The department deemed those long-term goals, as well as those for English-language learners, not ambitious, and directed the state to revise its plans to make them more so.

So far, 16 states and the District of Columbia have submitted plans, and more states will present plans in the fall. Delaware, New Mexico and Nevada were the first three to be reviewed by Education Department staff and a panel of peer reviewers.

State education officials in Delaware said they had spent a year engaging the community on their plan and would resubmit it with clarifications.

But Atnre Alleyne, the executive director of DelawareCAN, an advocacy group that helped draft the plan, agreed with the department’s findings.

He said that his group had challenged the state about accountability measures, such as setting firm goals and consequences for failing to meet them, and found that “there was a lot of fear about being bold or aggressive” after No Child Left Behind.

“Ultimately this has to be about every student succeeding, so to say that one-third are going to be proficient in 10 years, the department is right to call that into question,” Mr.

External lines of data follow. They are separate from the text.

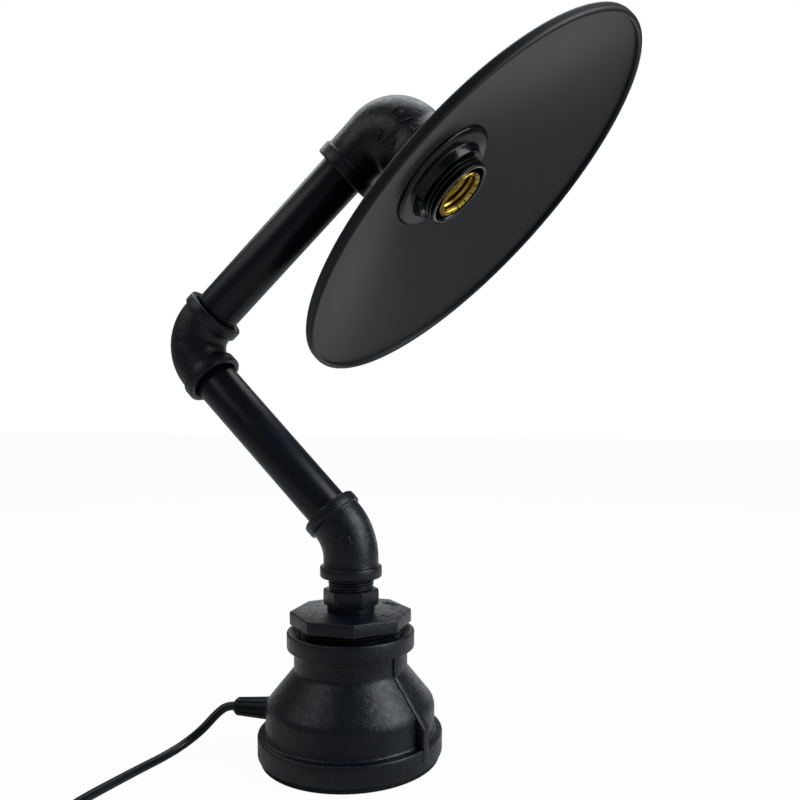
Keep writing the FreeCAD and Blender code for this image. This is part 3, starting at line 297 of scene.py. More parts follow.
def castFigures(bm, text, centre, facing, upright, height, stroke=0.5):
    skin = BVHTree.FromBMesh(bm)
    out = Vector(facing).normalized()
    along = Vector(upright).cross(out).normalized()
    upright = out.cross(along)
    marks = bmesh.new()
    for place, figure in enumerate(text):
        left = (place - len(text) / 2) * figureLaying["advance"]
        for line in figureStrokes[figure]:
            laid = []
            for side, rise in strokePoints(line):
                start = Vector(centre) * mm + along * (left + side) * height * mm
                start += upright * (rise - 0.5) * height * mm + out * figureLaying["startOut"] * mm
                touch, normal = skin.ray_cast(start, -out, figureLaying["reach"] * mm)[:2]
                if touch is not None:
                    laid.append((touch, normal))
            if len(laid) > 2:
                addPart(marks, strokeBead(laid, stroke * mm))
    bmesh.ops.recalc_face_normals(marks, faces=marks.faces)
    addPart(bm, marks)


# camera, at eye height in front of the lamp, placed in metres
view = {
    "place": (0.0, -0.48353, 0.21299),
    "right": (0.99095965, -0.13312056, 0.01667012),
    "top": (0.00040460, 0.12722009, 0.99187443),
    "forward": (0.13415966, 0.98290079, -0.12612384),
    "lens": 36.233,
    "shift": (-0.0751, 0.1416),
}

cameraData = bpy.data.cameras.new("camera")
cameraData.sensor_width = 36
cameraData.lens = view["lens"]
cameraData.shift_x, cameraData.shift_y = view["shift"]
cameraData.clip_start = 0.02
cameraData.clip_end = 50
camera = bpy.data.objects.new("camera", cameraData)
bpy.context.scene.collection.objects.link(camera)
turn = Matrix((view["right"], view["top"], -Vector(view["forward"]))).transposed().to_4x4()
camera.matrix_world = Matrix.Translation(view["place"]) @ turn
bpy.context.scene.camera = camera
print("camera set")


# materials: grit is the size of the finest marks, relief their height
def castIron(name, baseHex, lightHex, grit, relief, roughness, gloss):
    # satin black enamel sprayed over sand-cast malleable iron: the casting's grain shows through
    # the paint as soft orange peel, so highlights break up into small flecks
    swellSize = grit * 4.5
    patchSize = 26
    material, tree, shader, place = newMaterial(name, {"Roughness": roughness, "IOR": 1.5,
                                                       "Specular IOR Level": gloss})
    grain = addNode(tree, "TexNoise", {"Scale": 1000 / grit, "Detail": 3, "Roughness": 0.6},
                    {"Vector": place})
    swell = addNode(tree, "TexNoise", {"Scale": 1000 / swellSize, "Detail": 2}, {"Vector": place})
    patch = addNode(tree, "TexNoise", {"Scale": 1000 / patchSize, "Detail": 3}, {"Vector": place})
    tint = addNode(tree, "Mix", {"data_type": "RGBA", 6: linear(baseHex), 7: linear(lightHex)},
                   {0: patch.outputs["Fac"]})
    tree.links.new(tint.outputs[2], shader.inputs["Base Color"])
    worn = addNode(tree, "MapRange", {"From Min": 0.3, "From Max": 0.7, "To Min": roughness - 0.07,
                                      "To Max": roughness + 0.09}, {"Value": swell.outputs["Fac"]})
    tree.links.new(worn.outputs[0], shader.inputs["Roughness"])
    fine = addNode(tree, "Bump", {"Strength": 0.85, "Distance": relief * mm},
                   {"Height": grain.outputs["Fac"]})
    broad = addNode(tree, "Bump", {"Strength": 0.9, "Distance": relief * 1.4 * mm},
                    {"Height": swell.outputs["Fac"], "Normal": fine.outputs[0]})
    tree.links.new(broad.outputs[0], shader.inputs["Normal"])
    return material


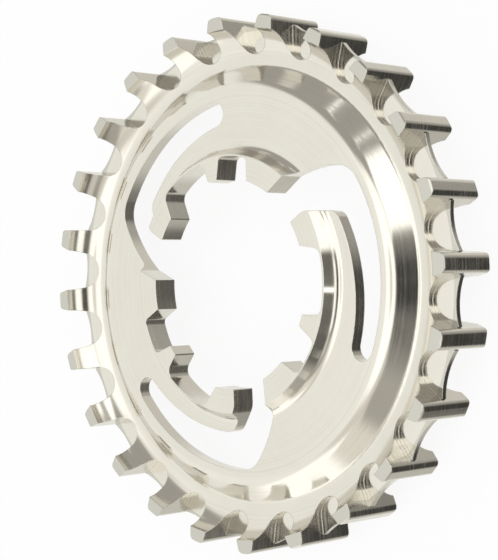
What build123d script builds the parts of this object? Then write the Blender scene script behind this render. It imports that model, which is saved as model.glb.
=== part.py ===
from build123d import *
import math
import os

os.makedirs("parts", exist_ok=True)

# Frame: +Z is the front (outboard) face normal. The origin is on the bore axis at the rear
# tooth ends. A tooth centre lies on +X. Angles run counter-clockwise as seen from the front.
# The pairs below are plane points, each a radius in mm and an angle in degrees.

# Belt teeth: each gap is an arc that runs out into two straight flanks
TOOTH_COUNT = 24
TIP_R = 41.3
TOOTH_WIDTH = 10.6
TIP_HALF_W = 1.5
TIP_CORNER_R = 1.0
GAP_R = 3.05
GAP_CENTRE_DROP = 2.75
TIP_FACET = 2.1
SCOOP_RUN = 5.0
END_CHAMFER = 0.2

# Centre fin between the teeth
FIN_T = 0.85
FIN_DROP = 1.7
FIN_FLANK_RISE = 0.6
FIN_ROOT_OVERLAP = 1.0

# Toothed ring, cone and web, from the scoops inwards
RING_T = 2.4
RING_FLAT = 0.4
CONE_RUN = 3.25
CONE_TOP_ROUND_R = 3.0
CONE_FOOT_ROUND_R = 1.0
WEB_FRONT_Z = 9.05
WEB_T = 2.0
REAR_RING_LEDGE = 1.7
REAR_CONE_RUN = 3.2

# Spline boss
BOSS_FRONT_Z = 11.2
BOSS_R = 19.85
BOSS_SLOPE_DEG = 62.0
BOSS_COVE_R = 1.5

# Spline lugs of each arm: start and end angles, on the tip circle and on the root circle
ARM_COUNT = 3
LUG_TIP_R = 16.15
LUG_ROOT_R = 19.6
LUG_1 = (53.7, 70.4)
LUG_2 = (93.4, 99.9)
LUG_3 = (136.3, 150.4)
LUG_1_ROOT_DEG = 73.4
LUG_2_ROOT = (90.6, 101.8)
LUG_3_ROOT_DEG = 131.1
NARROW_ROOT_R = 0.9
WIDE_ROOT_R = 1.5
LUG_CORNER_R = 0.2

# Free end of each arm
END_KNEE = (19.1, 150.1)
END_KNEE_R = 3.0
ARM_TIP = (23.0, 143.8)
ARM_TIP_R = 1.9

# Spiral slot that frees each arm
ARM_MID = (23.95, 116.0)
ARM_START = (24.85, 95.9)
SLOT_OUT_R = 28.75
SLOT_OUT_MID_DEG = 122.0
SLOT_CORNER_DEG = 152.2
SLOT_CORNER_R = 4.5
SLOT_WALL_MID = (23.8, 162.2)
SLOT_WALL_FOOT = (19.9, 169.6)

# Derived levels and steps
MID_Z = TOOTH_WIDTH / 2
RING_FRONT_Z = MID_Z + RING_T / 2
RING_REAR_Z = MID_Z - RING_T / 2
WEB_REAR_Z = WEB_FRONT_Z - WEB_T
FACET_R = TIP_R - TIP_FACET
SCOOP_START_R = FACET_R - SCOOP_RUN
RING_IN_R = SCOOP_START_R - RING_FLAT
CONE_TOP_R = RING_IN_R - CONE_RUN
REAR_CONE_OUT_R = RING_IN_R - REAR_RING_LEDGE
REAR_CONE_IN_R = REAR_CONE_OUT_R - REAR_CONE_RUN
BOSS_RISE = BOSS_FRONT_Z - WEB_FRONT_Z
BOSS_FOOT_R = BOSS_R + BOSS_RISE / math.tan(math.radians(BOSS_SLOPE_DEG))
PITCH_DEG = 360 / TOOTH_COUNT
ARM_DEG = 360 / ARM_COUNT
GAP_CENTRE_R = TIP_R - GAP_CENTRE_DROP
CUT_MARGIN = 6.0


def polar(radius, degrees):
    """Returns the plane point at a radius and an angle."""
    a = math.radians(degrees)
    return (radius * math.cos(a), radius * math.sin(a))


def flip(point):
    """Mirrors a plane point in the X axis."""
    return (point[0], -point[1])


def corner(sketch, x, y):
    """Picks the outline vertex nearest to a plane point."""
    return sketch.vertices().sort_by_distance((x, y, 0))[0]


def blank_section():
    """Draws the half section of the blank: boss, web, cone, ring and scooped rim."""
    start = (0, WEB_REAR_Z)
    Polyline(
        start,
        (0, BOSS_FRONT_Z),
        (BOSS_R, BOSS_FRONT_Z),
        (BOSS_FOOT_R, WEB_FRONT_Z),
        (CONE_TOP_R, WEB_FRONT_Z),
        (RING_IN_R, RING_FRONT_Z),
        (SCOOP_START_R, RING_FRONT_Z),
    )
    TangentArc((SCOOP_START_R, RING_FRONT_Z), (FACET_R, TOOTH_WIDTH), tangent=(1, 0))
    Polyline((FACET_R, TOOTH_WIDTH), (TIP_R, TOOTH_WIDTH), (TIP_R, 0), (FACET_R, 0))
    TangentArc((SCOOP_START_R, RING_REAR_Z), (FACET_R, 0), tangent=(1, 0))
    Polyline(
        (SCOOP_START_R, RING_REAR_Z),
        (REAR_CONE_OUT_R, RING_REAR_Z),
        (REAR_CONE_IN_R, WEB_REAR_Z),
        start,
    )


def body_blank():
    """Turns the blank that the gaps, the bore and the slots are cut from."""
    with BuildPart() as part:
        with BuildSketch(Plane.XZ) as section:
            with BuildLine():
                blank_section()
            make_face()
            fillet(corner(section, BOSS_FOOT_R, WEB_FRONT_Z), BOSS_COVE_R)
            fillet(corner(section, CONE_TOP_R, WEB_FRONT_Z), CONE_TOP_ROUND_R)
            fillet(corner(section, RING_IN_R, RING_FRONT_Z), CONE_FOOT_ROUND_R)
            chamfer(section.vertices().group_by(Axis.X)[-1], END_CHAMFER)
        revolve(axis=Axis.Z)
    return part.part


def flank_points():
    """Returns the tip corner arc's end, middle and start, and the gap arc's end."""
    half = math.radians(PITCH_DEG / 2)
    side = TIP_HALF_W - TIP_CORNER_R
    along = math.sqrt((TIP_R - TIP_CORNER_R) ** 2 - side**2)
    cx = along * math.cos(half) + side * math.sin(half)
    cy = along * math.sin(half) - side * math.cos(half)
    dx = cx - GAP_CENTRE_R
    lean = math.atan2(cy, dx) + math.acos((GAP_R + TIP_CORNER_R) / math.hypot(dx, cy))
    out = math.atan2(cy, cx)
    bend = (lean + math.pi + out) / 2 - math.pi
    far = (TIP_R * math.cos(out), TIP_R * math.sin(out))
    middle = (cx + TIP_CORNER_R * math.cos(bend), cy + TIP_CORNER_R * math.sin(bend))
    near = (cx - TIP_CORNER_R * math.cos(lean), cy - TIP_CORNER_R * math.sin(lean))
    low = (GAP_CENTRE_R + GAP_R * math.cos(lean), GAP_R * math.sin(lean))
    return far, middle, near, low


def gap_outline():
    """Draws one tooth gap centred on +X, closed beyond the tooth tips."""
    far, middle, near, low = flank_points()
    outer = TIP_R + CUT_MARGIN
    ThreePointArc(far, middle, near)
    Line(near, low)
    ThreePointArc(low, (GAP_CENTRE_R - GAP_R, 0), flip(low))
    Line(flip(low), flip(near))
    ThreePointArc(flip(near), flip(middle), flip(far))
    Polyline(flip(far), (outer, -far[1]), (outer, far[1]), far)


def fin_outline():
    """Draws the fin across one gap: hollow outer edge, ends inside the teeth."""
    low_r = GAP_CENTRE_R - GAP_R - FIN_ROOT_OVERLAP
    half_w = GAP_R + FIN_FLANK_RISE
    flank_x = TIP_R - FIN_DROP + FIN_FLANK_RISE
    ThreePointArc((flank_x, -half_w), (TIP_R - FIN_DROP, 0), (flank_x, half_w))
    Polyline((flank_x, half_w), (low_r, half_w), (low_r, -half_w), (flank_x, -half_w))


def gap_cutter():
    """Makes the tool for one gap, which leaves the fin between its two halves."""
    with BuildPart() as tool:
        with BuildSketch(Plane.XY.offset(MID_Z)):
            with BuildLine():
                gap_outline()
            make_face()
        extrude(amount=MID_Z + CUT_MARGIN, both=True)
        with BuildSketch(Plane.XY.offset(MID_Z - FIN_T / 2)):
            with BuildLine():
                fin_outline()
            make_face()
        extrude(amount=FIN_T, mode=Mode.SUBTRACT)
    return tool.part


def circle_arc(radius, start_deg, end_deg):
    """Draws an arc around the bore axis."""
    mid_deg = (start_deg + end_deg) / 2
    ThreePointArc(polar(radius, start_deg), polar(radius, mid_deg), polar(radius, end_deg))


def lug_side(tip_deg, root_deg):
    """Draws one flank between the lug tip circle and the lug root circle."""
    Line(polar(LUG_TIP_R, tip_deg), polar(LUG_ROOT_R, root_deg))


def opening_outline():
    """Draws one third of the opening: a bore sector, its spline gaps and one slot."""
    end_mid = (SLOT_OUT_R + ARM_START[0]) / 2
    end_deg = ARM_START[1] - math.degrees((SLOT_OUT_R - ARM_START[0]) / 2 / end_mid)
    last_tip = polar(LUG_TIP_R, LUG_1[0] + ARM_DEG)
    Line((0, 0), polar(LUG_TIP_R, LUG_1[0]))
    circle_arc(LUG_TIP_R, *LUG_1)
    lug_side(LUG_1[1], LUG_1_ROOT_DEG)
    circle_arc(LUG_ROOT_R, LUG_1_ROOT_DEG, LUG_2_ROOT[0])
    lug_side(LUG_2[0], LUG_2_ROOT[0])
    circle_arc(LUG_TIP_R, *LUG_2)
    lug_side(LUG_2[1], LUG_2_ROOT[1])
    circle_arc(LUG_ROOT_R, LUG_2_ROOT[1], LUG_3_ROOT_DEG)
    lug_side(LUG_3[0], LUG_3_ROOT_DEG)
    circle_arc(LUG_TIP_R, *LUG_3)
    Polyline(polar(LUG_TIP_R, LUG_3[1]), polar(*END_KNEE), polar(*ARM_TIP))
    ThreePointArc(polar(*ARM_TIP), polar(*ARM_MID), polar(*ARM_START))
    ThreePointArc(
        polar(*ARM_START), polar(end_mid, end_deg), polar(SLOT_OUT_R, ARM_START[1])
    )
    ThreePointArc(
        polar(SLOT_OUT_R, ARM_START[1]),
        polar(SLOT_OUT_R, SLOT_OUT_MID_DEG),
        polar(SLOT_OUT_R, SLOT_CORNER_DEG),
    )
    ThreePointArc(
        polar(SLOT_OUT_R, SLOT_CORNER_DEG), polar(*SLOT_WALL_MID), polar(*SLOT_WALL_FOOT)
    )
    Polyline(polar(*SLOT_WALL_FOOT), last_tip, (0, 0))


def opening_face():
    """Rounds the corners of one third of the opening."""
    roundings = (
        (SLOT_OUT_R, SLOT_CORNER_DEG, SLOT_CORNER_R),
        (*ARM_TIP, ARM_TIP_R),
        (*END_KNEE, END_KNEE_R),
        (LUG_ROOT_R, LUG_1_ROOT_DEG, NARROW_ROOT_R),
        (LUG_ROOT_R, LUG_2_ROOT[0], NARROW_ROOT_R),
        (LUG_ROOT_R, LUG_2_ROOT[1], WIDE_ROOT_R),
        (LUG_ROOT_R, LUG_3_ROOT_DEG, WIDE_ROOT_R),
        (LUG_TIP_R, LUG_1[1], LUG_CORNER_R),
        (LUG_TIP_R, LUG_2[0], LUG_CORNER_R),
        (LUG_TIP_R, LUG_2[1], LUG_CORNER_R),
        (LUG_TIP_R, LUG_3[0], LUG_CORNER_R),
        (LUG_TIP_R, LUG_3[1], LUG_CORNER_R),
    )
    with BuildSketch() as face:
        with BuildLine():
            opening_outline()
        make_face()
        for radius, degrees, rounding in roundings:
            fillet(corner(face, *polar(radius, degrees)), rounding)
    return face.sketch


def sprocket():
    """Cuts the tooth gaps, the splined bore and the slots from the turned blank."""
    with BuildPart() as part:
        add(body_blank())
        with BuildSketch():
            with PolarLocations(0, ARM_COUNT):
                add(opening_face())
        extrude(amount=BOSS_FRONT_Z + CUT_MARGIN, mode=Mode.SUBTRACT)
        with PolarLocations(0, TOOTH_COUNT, start_angle=PITCH_DEG / 2):
            add(gap_cutter(), mode=Mode.SUBTRACT)
    return part.part


body = sprocket()
body.label = "sprocket"
export_step(body, "parts/sprocket.step")
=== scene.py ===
"""Sets up the belt drive sprocket on a pale floor, seen from the photograph's side."""

import logging
import math
from collections.abc import Iterable
from dataclasses import dataclass

import bpy
from mathutils import Matrix, Vector

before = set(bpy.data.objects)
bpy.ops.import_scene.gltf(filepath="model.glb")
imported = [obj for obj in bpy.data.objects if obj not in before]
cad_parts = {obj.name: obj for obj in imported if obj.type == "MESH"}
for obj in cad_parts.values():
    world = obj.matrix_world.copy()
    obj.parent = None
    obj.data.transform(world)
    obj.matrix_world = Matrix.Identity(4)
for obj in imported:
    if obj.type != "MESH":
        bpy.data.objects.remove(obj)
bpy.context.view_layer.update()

MM = 0.001
IMAGE_H = 560
ALL_ROUND = 400

log = logging.getLogger("sprocket_scene")


def linear(hex_colour: str, level: float = 1.0) -> tuple[float, float, float, float]:
    """Turns an sRGB hex value into a linear colour.

    Args:
        hex_colour: six hex digits with a leading #.
        level: what the colour's light is multiplied by.

    Returns:
        Linear red, green, blue and an alpha of 1.
    """
    channels = []
    for start in (1, 3, 5):
        value = int(hex_colour[start : start + 2], 16) / 255
        low = value / 12.92
        high = ((value + 0.055) / 1.055) ** 2.4
        channels.append((low if value <= 0.04045 else high) * level)
    return (channels[0], channels[1], channels[2], 1.0)


def add_node(
    tree: bpy.types.NodeTree,
    kind: str,
    settings: dict[str, object] | None = None,
    inputs: dict[str | int, object] | tuple[object, ...] = (),
) -> bpy.types.Node:
    """Adds one shader node.

    A Mix node repeats the names of its sockets, so they are given by place: 0 is the
    share, 2 and 3 the numbers, 4 and 5 the vectors, and 6 and 7 the colours, and its
    outputs 0, 1 and 2 are the number, the vector and the colour.

    Args:
        tree: the node tree that gets the node.
        kind: the node's Blender type name.
        settings: attribute names and values of the node itself.
        inputs: values or output sockets to link from, by socket name or place, or as a
            tuple in the order of the node's own sockets.

    Returns:
        The new node.
    """
    node = tree.nodes.new(kind)
    for name, value in (settings or {}).items():
        setattr(node, name, value)
    sources = inputs if isinstance(inputs, dict) else dict(enumerate(inputs))
    for name, value in sources.items():
        socket = node.inputs[name]
        if isinstance(value, bpy.types.NodeSocket):
            tree.links.new(value, socket)
        else:
            socket.default_value = value
    return node


def clear_tree(owner: bpy.types.Material | bpy.types.World) -> bpy.types.NodeTree:
    """Empties a material's or world's node tree.

    Args:
        owner: the material or the world.

    Returns:
        Its empty node tree.
    """
    owner.use_nodes = True
    owner.node_tree.nodes.clear()
    return owner.node_tree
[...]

Alleyne said. “A lot of people thought it was just going to be a breeze. I was glad to see it was a push.”

Since Ms. DeVos was confirmed, civil rights and education advocates have expressed concern that state plans would get assembly-line approval and states would be allowed to skirt responsibility for low-performing and historically underserved students.

For all of its flaws, the No Child Left Behind Act was praised for holding schools accountable for performance data. Under the law, a school was considered failing if all of its student groups, including all racial and ethnic groups, English-language learners and students with disabilities, did not meet annual achievement targets. By the end of the law, more than half of the nation’s schools were considered failures.

But even after the first round of feedback, the advocates would like the department to be more aggressive and reject any state plan that lacks specifics on how they will account for the performance of historically underperforming and underserved student populations.

“Pushback and feedback in and of themselves are of no interest and of no value,” said Liz King, the director of education policy at the Leadership Conference on Civil and Human Rights.

Chad Aldeman, a principal at Bellwether Education Partners, who led an independent examination of state plans, said that some states, like Louisiana, New Mexico and Tennessee, had innovative plans to improve student achievement.

But Mr. Aldeman agreed that many state plans reflected “process without specificity” when it came to the two most important parts of the new law — identifying how schools will account for the performance of all students, and how states plan to intervene in low-performing schools. And Ms. DeVos and Republican lawmakers were partly to blame.

“The administration has signaled that they’re willing to take plans that are half-baked, and we’re seeing plans that aren’t finished and are not complete,” Mr. Aldeman said.

Christopher Ruszkowski, the acting secretary for the New Mexico Public Education Department, said the idea that the new law would yield total state control was merely “rhetoric from the Beltway.”

“I think a lot of the euphoria over return to local control was an overpromise,” he said. “What this signals is that U.S.D.E. will continue to play the role they’ve always played in the years ahead.”

In feedback for five more states — Connecticut, Louisiana, New Jersey, Oregon and Tennessee — the Education Department avoided criticizing the ambitions of the state plans. But it did maintain its scrutiny.

For example, the department noted that Tennessee neglected to identify, as the law requires, languages other than English spoken among its student population because it considers itself “an English-only state.” According to the state’s population profile, nearly 50,000 students speak English as a second language.

And in Connecticut’s plan, the department pointed out that the state discussed ways to identify schools that had “consistently underperforming” student groups, but did not actually define what that meant.

The state was also criticized for its use of an alternative system for measuring academic performance instead of more standard “proficiency” measurements on state tests, as the law requires.

Such feedback signaled that the department “appears to be resorting to very traditional and narrow ways of interpreting student and school performance,” said Laura Stefon, chief of staff for the Connecticut State Department of Education.

Connecticut was also among a handful of states faulted for including science as a subject for measuring achievement, even though the law allows the use only of reading and math. This feedback was widely criticized by academic groups, including the National Science Teachers Association, who said the department was interpreting the law too literally.

State leaders said they believed they were all but promised their plans would be approved. Instead, Chris Minnich, the executive director of the Council of Chief State School Officers, said some aspects of the Education Department’s feedback were “overzealous” and could undermine community involvement.

“It’s going to be really hard for a state to go back and say, ‘I know I told you we were doing all of this, but we’re going to change it because the federal government told us not to,’” Mr. Minnich said.